Accordingly, the court affirmed the trial court’s summary judgment in favor of Witherspoon on Stewart Title’s malpractice claim. In its discussion, the court noted that a few states have found a duty of some sort running from defense counsel retained by an insurer to the insurer. Id. at 8 n.2 (citing cases from Arizona and California). However the court focused on the significant conflicts that can arise between an insurer and a policyholder in the defense of an action, concluding that in such circumstances the sole client of defense counsel must be the policyholder, and therefore that defense counsel’s ethical duties run only to its actual client, the policyholder.

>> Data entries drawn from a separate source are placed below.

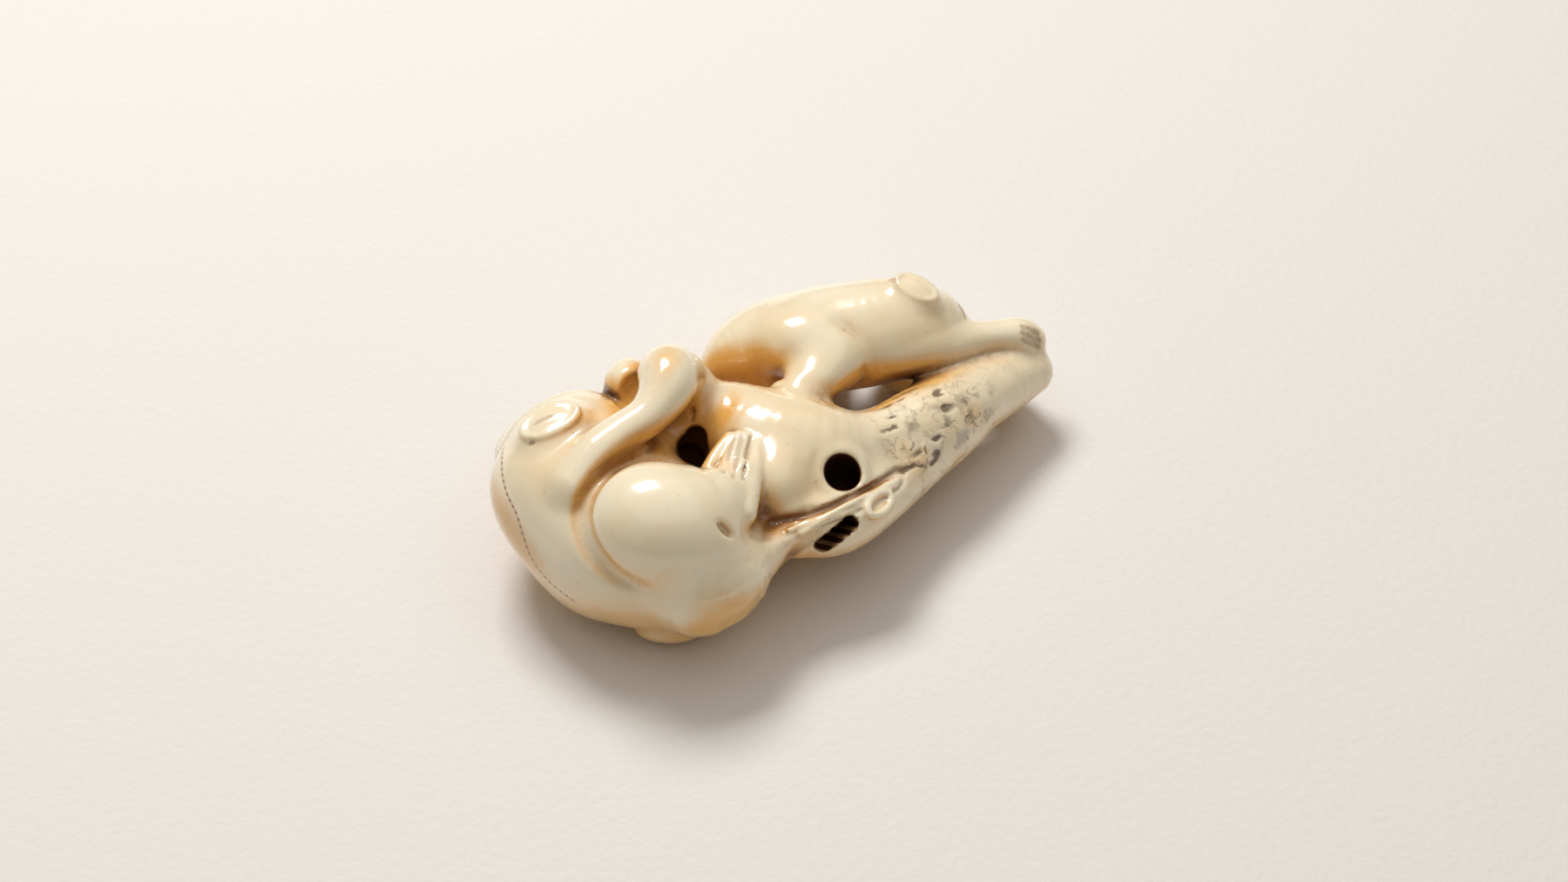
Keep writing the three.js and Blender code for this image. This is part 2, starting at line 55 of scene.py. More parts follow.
# The layout of the carving: its own length in parts, and the place it is seen from. It is laid out as it
# shows from the side with the two cord holes: u runs right and v up on a picture of it, z is the height
# above the table and r a radius, all in parts.
LAYOUT_LENGTH = 69.4
SCALE = LENGTH / LAYOUT_LENGTH
SIGHT_AZIMUTH = math.radians(-26)
SIGHT_ELEVATION = math.radians(50)
SIGHT_DISTANCE = 300.0
SIGHT_MIDDLE = np.array([2.15, 1.0, 13.5])

# The field: its box, and its value where nothing is near
FIELD_LOW = np.array([-34.0, -20.0, -3.0])
FIELD_HIGH = np.array([40.5, 25.5, 30.0])
NOTHING_NEAR = 60.0
# Its fine grid for the skin and its coarse one for broad shade: the step, and how far off a form still counts
GRID_STEP = 0.36
REACH = 2.0
FAR_STEP = 0.9
FAR_REACH = 7.0
# Grid points along each side of a block that is worked out at once
BLOCK = 16
# How far in front of the middle of the layout a search along a line of sight starts
SEARCH_LEAD = 40
# The furthest that a corner of the skin is moved to settle on the field
MOST_SETTLING = 0.2
# What keeps a divisor from being zero
TINY = 1e-9

# Heights above the skin at which shade is felt, and the share of the creases in what shows as hollow
CREASE_HEIGHTS = [0.5]
HOLLOW_HEIGHTS = [1.2, 2.8]
FOLD_HEIGHTS = [5.5]
CREASE_SHARE = 0.25
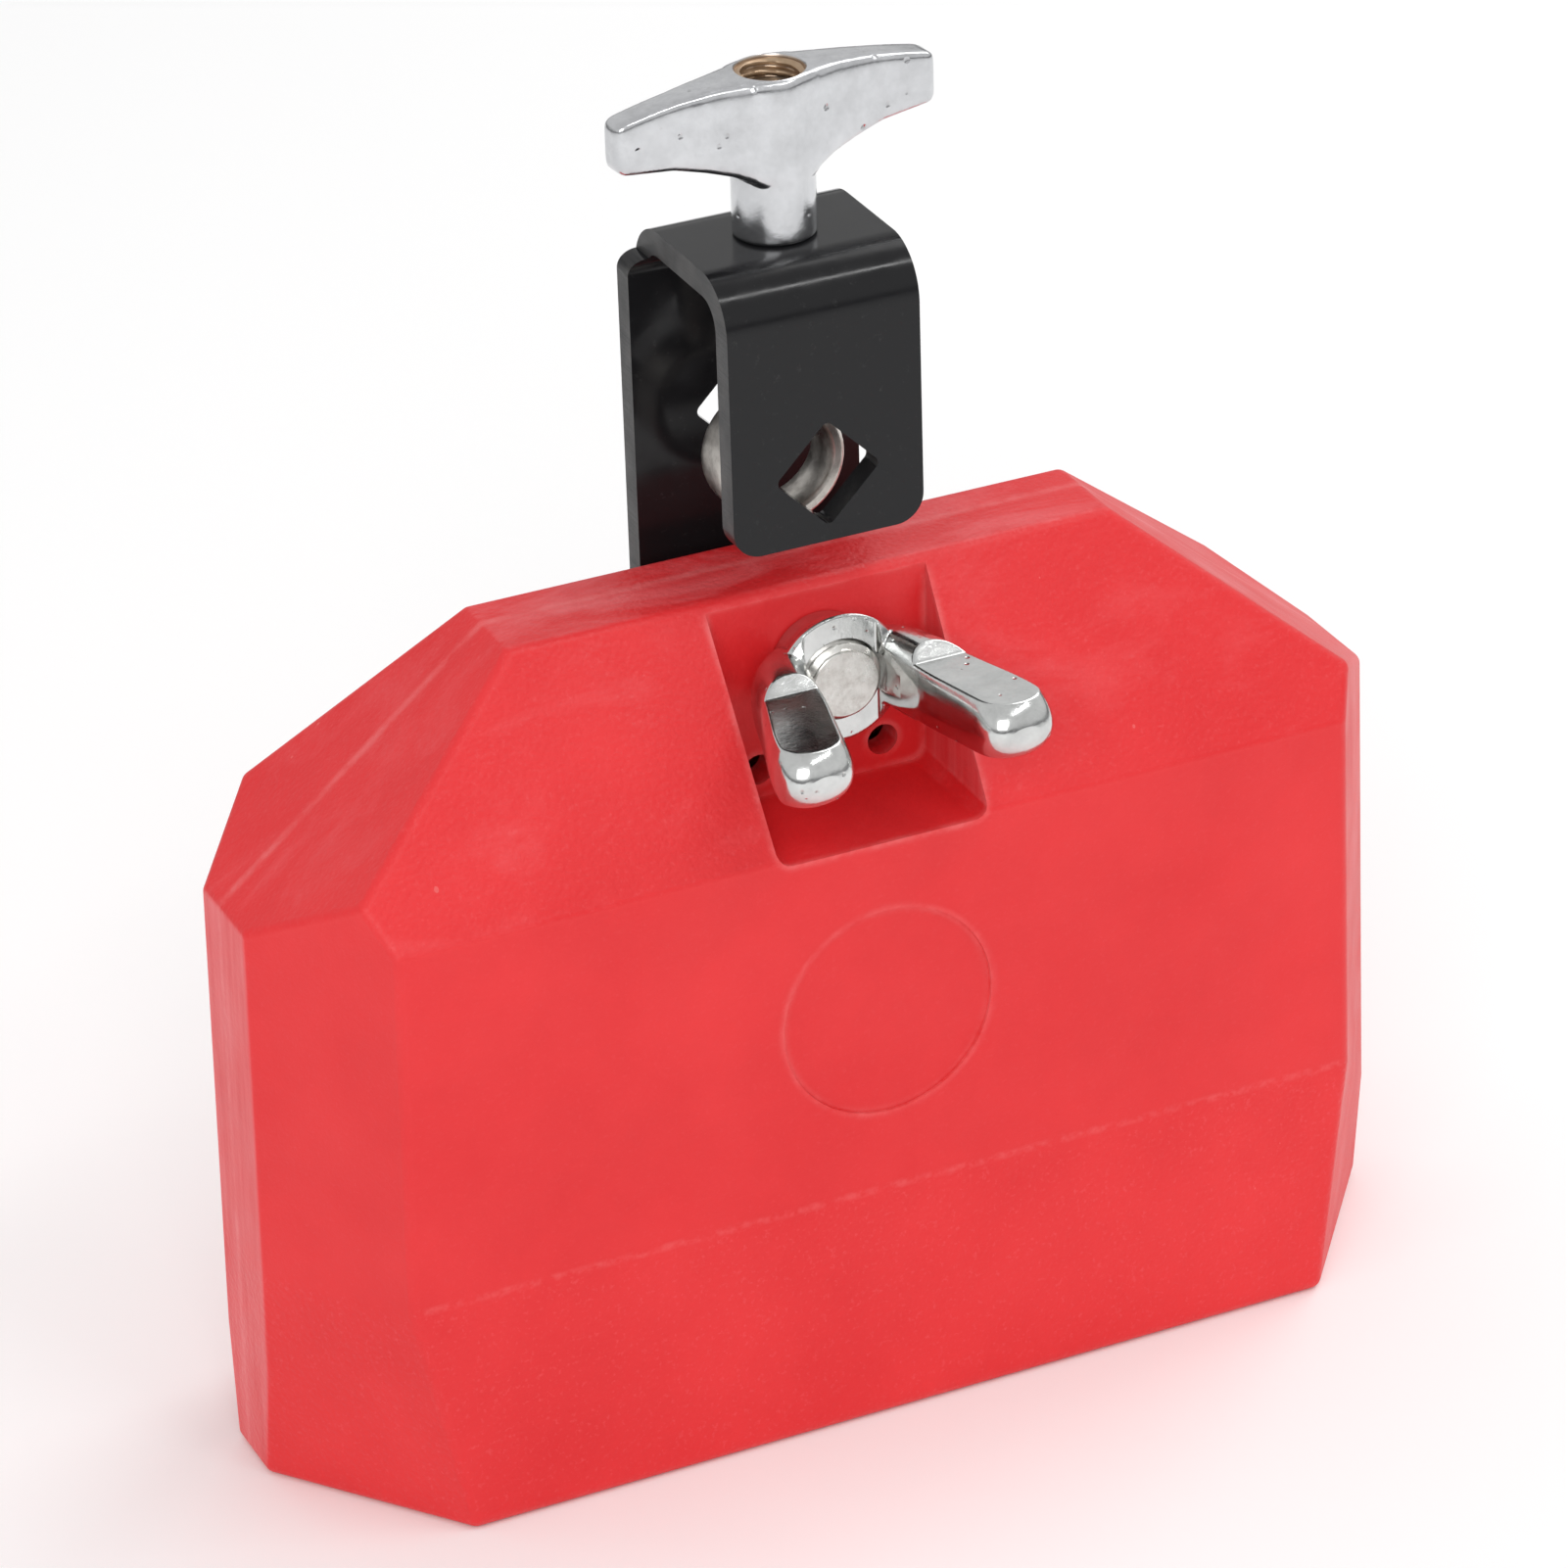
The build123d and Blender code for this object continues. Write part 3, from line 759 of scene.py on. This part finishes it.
def build_world():
    """Soft studio surround, dark only near the ground so chrome has contrast."""
    world = bpy.data.worlds.new("studio")
    bpy.context.scene.world = world
    world.use_nodes = True
    nodes, links = world.node_tree.nodes, world.node_tree.links
    coord = nodes.new("ShaderNodeTexCoord")
    split = nodes.new("ShaderNodeSeparateXYZ")
    ramp = nodes.new("ShaderNodeValToRGB")
    links.new(coord.outputs["Generated"], split.inputs[0])
    links.new(split.outputs["Z"], ramp.inputs["Fac"])
    ramp.color_ramp.elements[0].position = 0.0
    ramp.color_ramp.elements[0].color = rgb(0.16, 0.16, 0.17)
    ramp.color_ramp.elements[1].position = 1.0
    ramp.color_ramp.elements[1].color = rgb(0.7, 0.7, 0.7)
    for height, grey in ((0.08, 0.2), (0.18, 0.75), (0.45, 0.78), (0.7, 0.72)):
        ramp.color_ramp.elements.new(height).color = rgb(grey, grey, grey)
    background = nodes["Background"]
    links.new(ramp.outputs["Color"], background.inputs["Color"])
    background.inputs["Strength"].default_value = 0.97


CAMERA_TURN = (-24.364, 28.15, -1.851)      # azimuth, elevation and roll, degrees
CAMERA_TARGET = Vector((0, 0, 62.5))
CAMERA_DISTANCE = 844.29
CAMERA_SHIFT = (-1.348, 10.379)             # sideways and upward from the line of sight
SENSOR_WIDTH, LENS = 36.0, 157.4016


def build_camera():
    """A long lens, from the left of the front and well above."""
    azimuth, elevation, roll = (math.radians(v) for v in CAMERA_TURN)
    back = Vector((
        math.sin(azimuth) * math.cos(elevation),
        -math.cos(azimuth) * math.cos(elevation),
        math.sin(elevation),
    ))
    level = Vector((math.cos(azimuth), math.sin(azimuth), 0))
    right = level * math.cos(roll) + back.cross(level) * math.sin(roll)
    up_axis = back.cross(right)
    place = CAMERA_TARGET + back * CAMERA_DISTANCE
    place += right * CAMERA_SHIFT[0] + up_axis * CAMERA_SHIFT[1]
    data = bpy.data.cameras.new("camera")
    data.sensor_width = SENSOR_WIDTH
    data.lens = LENS
    data.clip_start, data.clip_end = 0.05, 20.0
    camera = bpy.data.objects.new("camera", data)
    turn = Matrix((right, up_axis, back)).transposed().to_4x4()
    camera.matrix_world = Matrix.Translation(place * MM) @ turn
    bpy.context.scene.collection.objects.link(camera)
    bpy.context.scene.camera = camera


build_stage()
build_world()
area_light("key", (-0.72, -1.2, 0.85), (0, 0, 0.08), (1.0, 0.8), 7.1)
area_light("rim", (0.75, 0.35, 0.95), (0, 0, 0.12), (0.5, 0.9), 3.0)
area_light("glint", (0.36, -0.45, 0.95), (0, 0, 0.14), (0.7, 0.05), 1.6)
build_camera()
bpy.context.scene.view_settings.view_transform = "Standard"
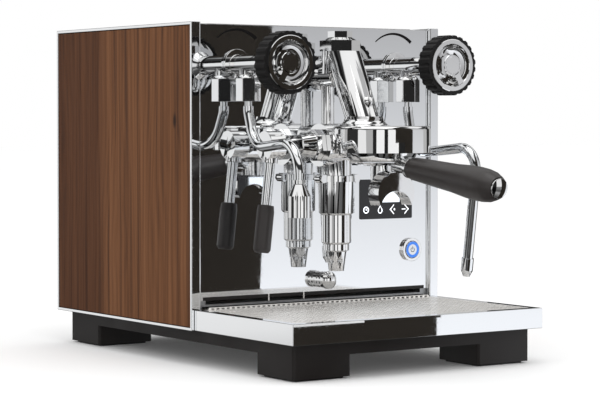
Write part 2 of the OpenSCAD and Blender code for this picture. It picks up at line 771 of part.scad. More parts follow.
module lever_grip() color(black) lever_axis() translate([0, 0, lever_len - grip_len]) difference() {
    union() {
        cylinder(r1 = 7.6, r2 = 8.5, h = 6);
        translate([0, 0, 6]) cylinder(r = 8.5, h = grip_len - 9);
        translate([0, 0, grip_len - 3]) cylinder(r1 = 8.5, r2 = 6.5, h = 3);
    }
    translate([0, 0, -1]) cylinder(r = 3.5 + fit / 2, h = 32);
}

// ---- Infusion chamber and exhaust valve, one under the other ----

chamber_top = cam_z - 30;
chamber_low = chamber_top - 38.5;
housing_low = chamber_low - 29;
module infusion_chamber()
    color(chrome) translate([0, -cam_y, 0]) difference() {
        union() {
            translate([0, 0, chamber_low]) cylinder(r1 = chamber_r - 1.5, r2 = chamber_r, h = 1.5);
            translate([0, 0, chamber_low + 1.5]) cylinder(r = chamber_r, h = 31);
            translate([0, 0, chamber_low + 32.5]) cylinder(r = chamber_r + 0.8, h = 6 - fit);
            // two clamp screws on lugs at the sides of the flange
            for (sx = [-1, 1]) translate([sx * (chamber_r + 2.1), 4, chamber_low + 35.4]) rotate([90, 0, 0]) {
                cylinder(r = 4.4, h = 8);
                cylinder(r = 2.4, h = 8.8);
                translate([0, 0, 8.5]) rotate([0, 0, 12]) hex_bar(7.6, 3);
            }
            translate([0, 0, chamber_top - fit]) cylinder(r = 8 - fit / 2, h = 12);
        }
        translate([0, 0, chamber_low - 1]) cylinder(r = 11, h = 32);
        translate([0, 0, chamber_low]) cylinder(r = 3, h = 60);
    }

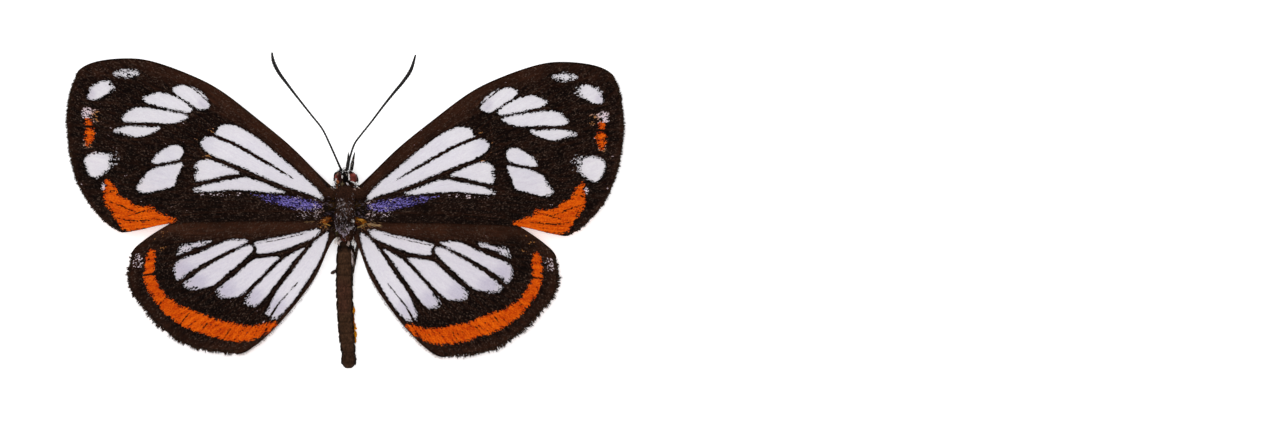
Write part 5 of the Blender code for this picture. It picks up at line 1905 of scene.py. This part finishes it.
def make_camera(context, settings):
    """Set the camera straight above, beside the middle, so that the butterfly is on the left."""
    lens = bpy.data.cameras.new("camera")
    lens.lens = settings.focal
    lens.sensor_width = SENSOR_WIDTH_MM
    lens.sensor_fit = "HORIZONTAL"
    lens.clip_start = 0.01
    lens.clip_end = 10.0
    camera = bpy.data.objects.new("camera", lens)
    camera.location = (*CAMERA_PLACE, settings.distance + CAMERA_BASE)
    context.scene.collection.objects.link(camera)
    context.scene.camera = camera
    context.scene.view_settings.view_transform = "Standard"


class BUTTERFLY_OT_stage(bpy.types.Operator):
    """Build the floor, the soft light and the camera"""

    bl_idname = "butterfly.stage"
    bl_label = "Stage"

    def execute(self, context):
        settings = context.scene.butterfly_stage
        for make in (make_floor, make_light, make_camera):
            make(context, settings)
        return {"FINISHED"}


STEPS = (
    "wings", "fringes", "thorax", "abdomen", "head", "eyes", "antennae", "palps", "legs", "coats",
    "stage",
)


class BUTTERFLY_PT_panel(bpy.types.Panel):
    """Panel with the butterfly's steps and settings"""

    bl_label = "Butterfly"
    bl_idname = "BUTTERFLY_PT_panel"
    bl_space_type = "VIEW_3D"
    bl_region_type = "UI"
    bl_category = "Butterfly"

    def draw(self, context):
        scene = context.scene
        for group in (scene.butterfly_wings, scene.butterfly_body, scene.butterfly_stage):
            box = self.layout.box()
            for name in group.bl_rna.properties.keys():
                if name not in ("rna_type", "name"):
                    box.prop(group, name)
        for step in STEPS:
            self.layout.operator(f"butterfly.{step}")


CLASSES = (
    ButterflyWingSettings, ButterflyBodySettings, ButterflyStageSettings, BUTTERFLY_OT_wings,
    BUTTERFLY_OT_fringes, BUTTERFLY_OT_thorax, BUTTERFLY_OT_abdomen, BUTTERFLY_OT_head,
    BUTTERFLY_OT_eyes, BUTTERFLY_OT_antennae, BUTTERFLY_OT_palps, BUTTERFLY_OT_legs,
    BUTTERFLY_OT_coats, BUTTERFLY_OT_stage, BUTTERFLY_PT_panel,
)


def register():
    """Register the classes and hang the settings on the scene."""
    for item in CLASSES:
        bpy.utils.register_class(item)
    bpy.types.Scene.butterfly_wings = PointerProperty(type=ButterflyWingSettings)
    bpy.types.Scene.butterfly_body = PointerProperty(type=ButterflyBodySettings)
    bpy.types.Scene.butterfly_stage = PointerProperty(type=ButterflyStageSettings)


def unregister():
    """Take the settings and the classes away again."""
    del bpy.types.Scene.butterfly_stage
    del bpy.types.Scene.butterfly_body
    del bpy.types.Scene.butterfly_wings
    for item in reversed(CLASSES):
        bpy.utils.unregister_class(item)


def main():
    """Build everything in order."""
    register()
    for step in STEPS:
        getattr(bpy.ops.butterfly, step)()


if __name__ == "__main__":
    main()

In this author’s opinion, the Washington Supreme Court resolves this thorny issue in the only sensible way. Defense counsel must be free to make decisions about how to conduct litigation that benefit its client, the policyholder (including matters such as what facts to admit, what defenses to assert, whether to file motions for summary judgment on covered claims, etc.), even if those decisions are not necessarily in the interest of the insurer. No attorney can properly serve two masters, nor should he or she ever be asked to do so in circumstances where their interests might not be completely aligned. While an insurer in most circumstances will benefit from the work done by defense counsel, when defense counsel makes litigation decisions that benefit the policyholder—but may be against the insurer’s wishes or interests—its judgment should not be subject to second guessing by the insurer in subsequent malpractice litigation. As the ethics rules in most states make clear, a lawyer must zealously represent its client, and having to weigh the interests of two parties—a client and a non-client-when those interests may not be completely in sync puts defense counsel in an impossible position.